5 Strategies to Drive User Adoption of CLM Software

To get a better hold on the hundreds, thousands, or even tens of thousands of contracts that your enterprise handles, your team may have attempted a contract management solution in the past. Despite a significant investment, the contract managers in your organization ended up not adopting the software for a wide variety of reasons, including a steep learning curve, lack of relevance to current processes, and confusing terminology. Let’s review five strategies to drive user adoption of CLM software across your enterprise.

  1. Choose a Representative from Each User Group

One of the six steps to define the CLM software requirements for your enterprise is to build an evaluation committee that includes a representative from each one of the departments that will be affected by the CLM software implementation. It’s critical to provide a voice to all user groups before the purchase is made so that no group feels as if the solution is forced down upon them.

Having a representative from each group of end users will allow you to understand the needs, concerns, and pain points that should be addressed by the new CLM solution. To learn more about how to select an evaluation committee and how to define your CLM software requirements, download our whitepaper.

  1. Focus on User Problems, Not Features

Gain insights from end users about what is currently working and what’s not working with your current contract management system. Using the feedback from those conversations, your evaluation committee will be able to create a set of criteria to select some viable options. By focusing on the needs of users to select options from the start, your users will be far less reticent than if your evaluation committee were to present an option without any context.

Make sure to use the same language that your end users utilize on a daily basis. If you insist to call things by a dramatically different name, you’re already alienating your end users. Utilize terms and workflows that make sense to the end user.

  1. Select a Test Department for a Soft Launch

The larger a system overhaul, the bigger the need to start small.

Take a cue from the implementation of an electronic signature technology at the State of Hawaii government office. The first implementation of the eSign Service ran for three months only at the Office of the Governor, processing about 2,337 eSign transactions.  With the lessons learned throughout the three-month period, the State of Hawaii’s Office of Enterprise Technology Services was then ready to expand the eSign Service to all departments across the state. As of October 2016, the State of Hawaii government has processed more than 64,000 unique e-signatures across departments.

Just like in this example, select a manageable and highly visible test group so that you work in stages. Don’t try to solve all enterprise challenges in one sweep motion and gain inputs from high-priority employees in phases. The feedback that you’ll receive from this first group of users will be critical to the upcoming enterprise-wide rollout.

  1. Provide Ongoing Updates

Change creates anxiety. To ease concerns from users, provide ongoing updates of the entire process from setup of evaluation committee to report from soft launch results to announcement of enterprise-wide rollout.

Throughout these updates establish metrics to start measuring the benefits of the CLM software. For example, the State of Hawaii eSign Service initiative focused on the average time for a state document to be signed. With the implementation of e-signature, the State was able to reduce that average time from four to twelve days down to 129 and 181 minutes.

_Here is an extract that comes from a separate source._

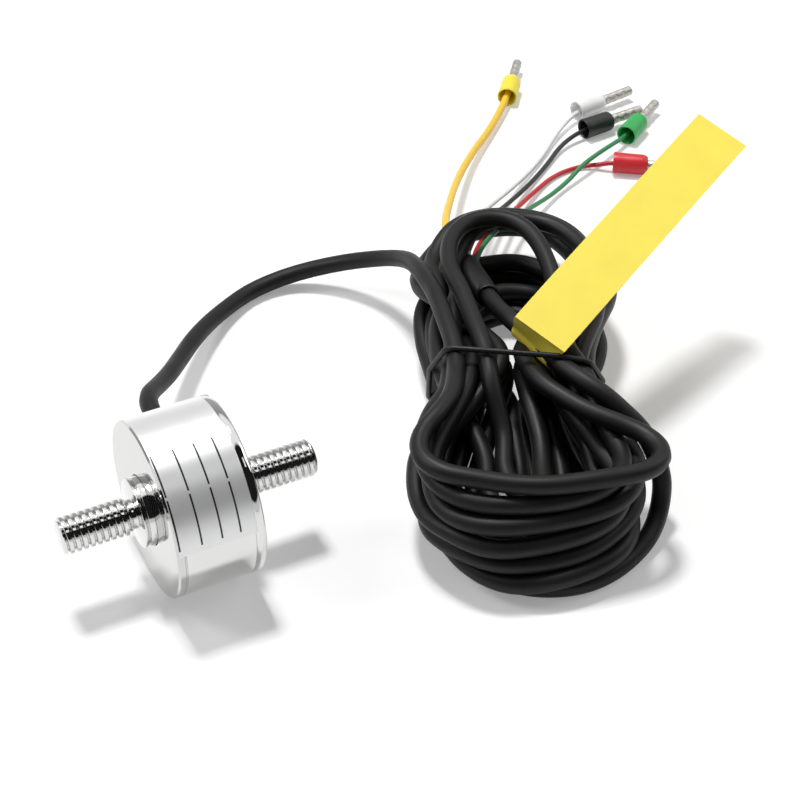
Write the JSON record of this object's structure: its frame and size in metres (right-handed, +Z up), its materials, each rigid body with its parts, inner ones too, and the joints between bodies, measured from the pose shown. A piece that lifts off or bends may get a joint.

Choose KPIs that make the most sense for your enterprise. To get a sense of potential KPIs, review this list of six KPIs and this list of five more KPIs for evaluating your contract management processes. Maintain an online repository of all updates that can be accessed at all times by your employees and that can be used to submit feedback, share concerns, or provide suggestions. A website or forum using wiki software is often a good choice for such a repository. By keeping the process transparent and open to feedback, you’ll get more buy-in from end users.

  1. Set a Knowledgebase for Using CLM Software

Despite all your efforts to make the selection, implementation, and launch process of a CLM solution as inclusive as possible, you can’t call it a day once the system is live. This is just the beginning of the most critical phase of the entire process: instilling confidence about the system within all end users.

Prepare tutorials that are aimed to groups with different skill sets and abilities. While some end users may be ok with a searchable document, others will prefer to watch a video or have a person guiding them by their side. Add a help section to your existing knowledgebase or wiki in which users can find supporting documents or videos.

Two key types of materials that you should invest in preparing are a list of frequently asked questions (FAQ) and a series of videos that capture screen and audio activity on your computer to demonstrate how to complete tasks. Don’t just answer questions and forget about them. Instead, leverage those questions to create a powerful knowledgebase for all users in your enterprise.


Improve the odds of a successful implementation of a CLM software by taking steps to increase user adoption. By choosing a rep from each user group, focusing on user needs, selecting a visible department for a soft launch, providing ongoing updates, and setting up a knowledgebase with useful tutorials, you’re setting yourself up for strong and sustainable adoption of the new system across your enterprise.

The larger a system overhaul, the bigger the need to start small.